Solving a Tongue Twister

If a doctor asked you to stick out your tongue, and you unfurled a nine-foot-long specimen, you would be proportional to the tube-lipped nectar bat of the Andes. With a tongue that can reach 150 percent of its body length, the Anoura fistulata is a species that was discovered by scientists only about a year ago. After studying three species of nectar bats, Department of Biology Ph.D. student Nathan Muchhala and his research team concluded that A. fistulata is the sole pollinator of a specialized elongated bell flower, C. nigricans. The research team published the results in the journal Nature.

How Healthy are U.S. Hispanics?

The National Institutes of Health selected the University of Miami as one of four sites to conduct the largest long-term epidemiological study of health and disease in U.S. Hispanic populations. The $61 million Hispanic Community Health Study, which began in September 2006, will follow 16,000 participants over six and a half years who will undergo a series of physical examinations to help identify the prevalence and risk factors for a slew of health conditions. Neil Schneiderman, James L. Knight Professor of Health Psychology and principal investigator, says that the study could help answer many important questions, such as why U.S. Hispanics experience increased rates of obesity and diabetes yet fewer deaths from heart disease than non-Hispanics.

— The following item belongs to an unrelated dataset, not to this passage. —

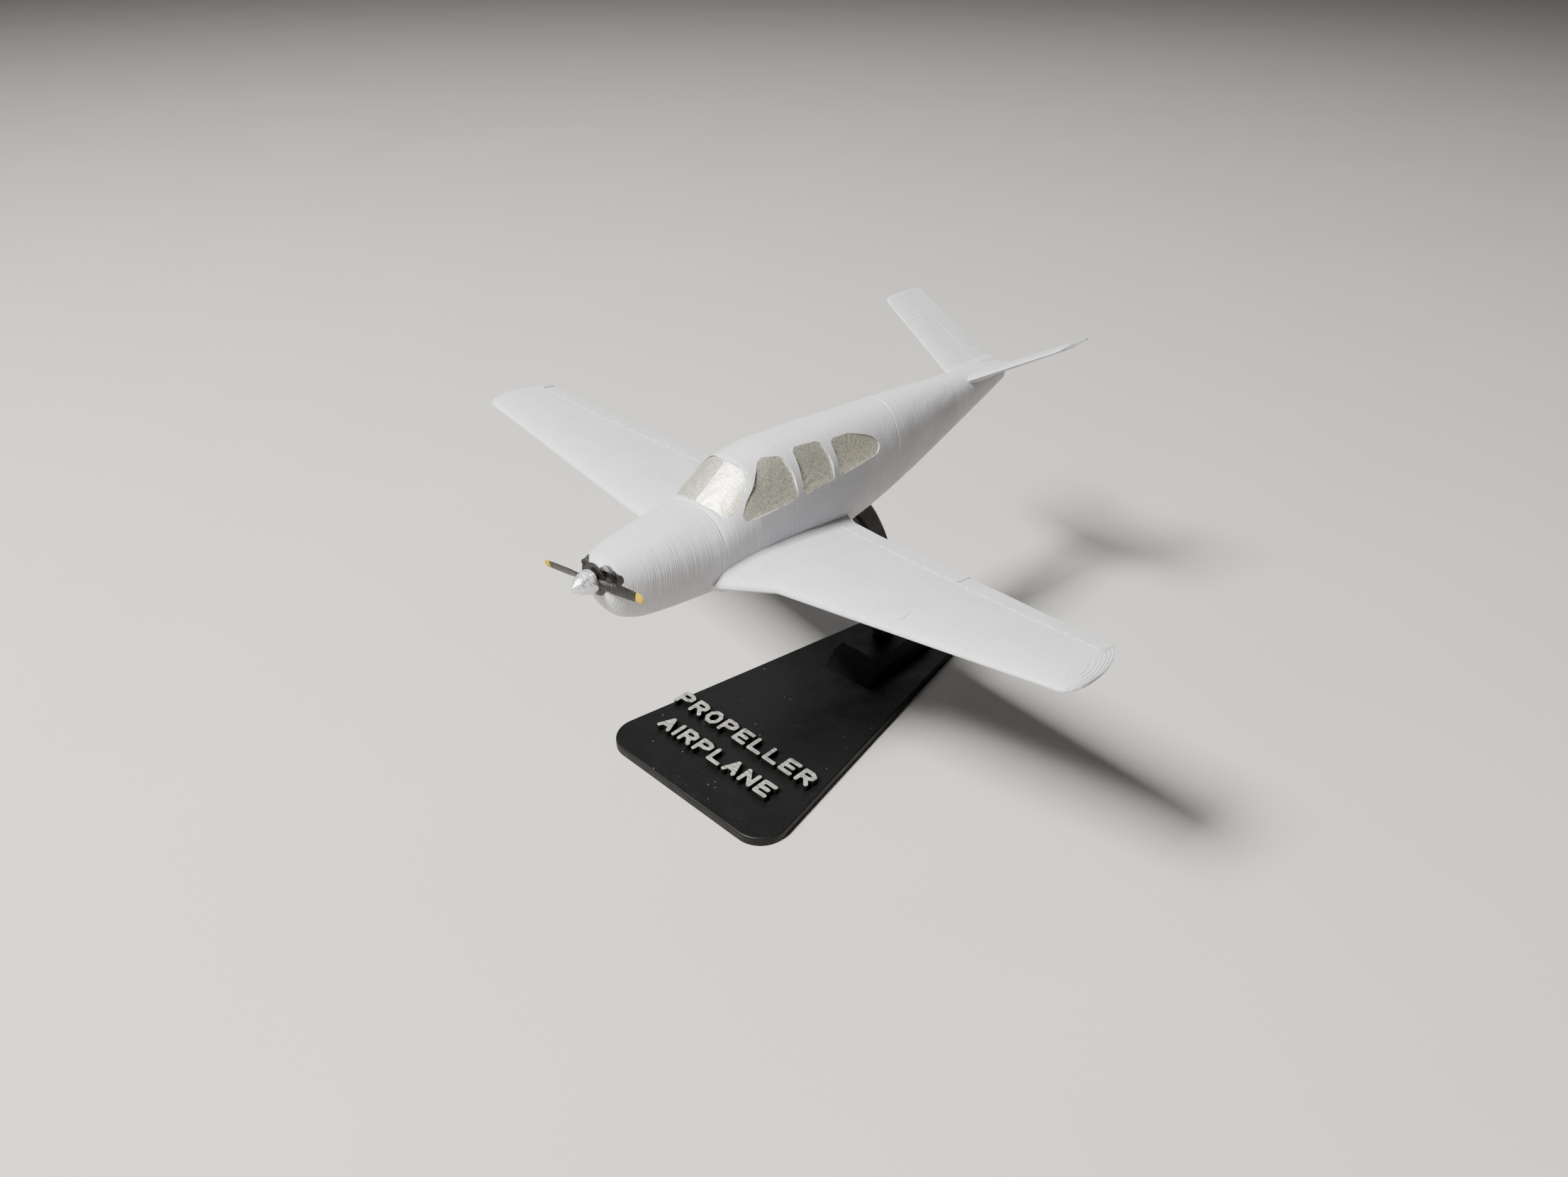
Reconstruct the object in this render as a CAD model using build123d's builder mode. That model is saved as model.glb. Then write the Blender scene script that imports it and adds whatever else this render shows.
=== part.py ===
from build123d import *
import os
from math import atan2, cos, degrees, hypot, pi, radians, sin, tan

# A small printed display model of a V-tailed light aeroplane on a plug-together stand.
# Millimetres, +Z up, nose towards -Y, the aeroplane's left wing towards +X.
# The origin is on the table, under the middle of the wing's plane.

# ---- how the aeroplane sits ----
PITCH = 1.75                # nose-up angle on the stand, degrees
WING_APEX_Z = 49.5          # height above the table where the two wing planes meet

# ---- fuselage: distance aft, half width, top, bottom, height of the widest point ----
COWL = [
    (-43.0, 3.9, 10.5, 3.5, 6.8),
    (-42.2, 4.5, 10.9, 1.7, 6.6),
    (-40.0, 5.4, 11.5, -1.0, 6.3),
    (-35.0, 6.6, 12.3, -2.7, 6.0),
    (-28.0, 7.7, 13.0, -3.1, 5.6),
    (-21.5, 8.5, 13.3, -3.3, 5.5),
]
CABIN = [
    (-13.2, 9.0, 19.4, -3.9, 5.5),
    (-5.0, 8.9, 20.4, -4.2, 5.5),
    (8.0, 8.2, 20.1, -4.0, 5.6),
    (20.0, 7.3, 19.5, -2.7, 6.6),
    (27.0, 6.7, 19.15, -1.2, 7.5),
]
TAIL_CONE = [
    (27.0, 6.7, 19.15, -1.2, 7.5),
    (34.0, 6.0, 18.8, 0.7, 8.5),
    (48.0, 4.5, 17.9, 4.9, 10.8),
    (60.0, 3.1, 17.1, 8.8, 12.8),
    (70.2, 1.7, 16.1, 12.0, 14.1),
]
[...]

Adding Selenium to the HIV Cocktail

Antiretroviral therapy has extended the lives of patients with HIV, but now Barry Hurwitz and colleagues in the UM Behavioral Medicine Research Center have discovered that supplementing ongoing treatment with high selenium yeast may help to suppress HIV disease progression. A trace mineral, selenium is normally in the daily diet and has immune-enhancing properties. Published in the January 22 issue of Archives of Internal Medicine, the Miami Selenium for Heart and Immune Health Trial studied 262 participants with HIV throughout South Florida from 2001 to 2005 and found that daily selenium supplements suppressed the amount of HIV virus in circulation over nine months.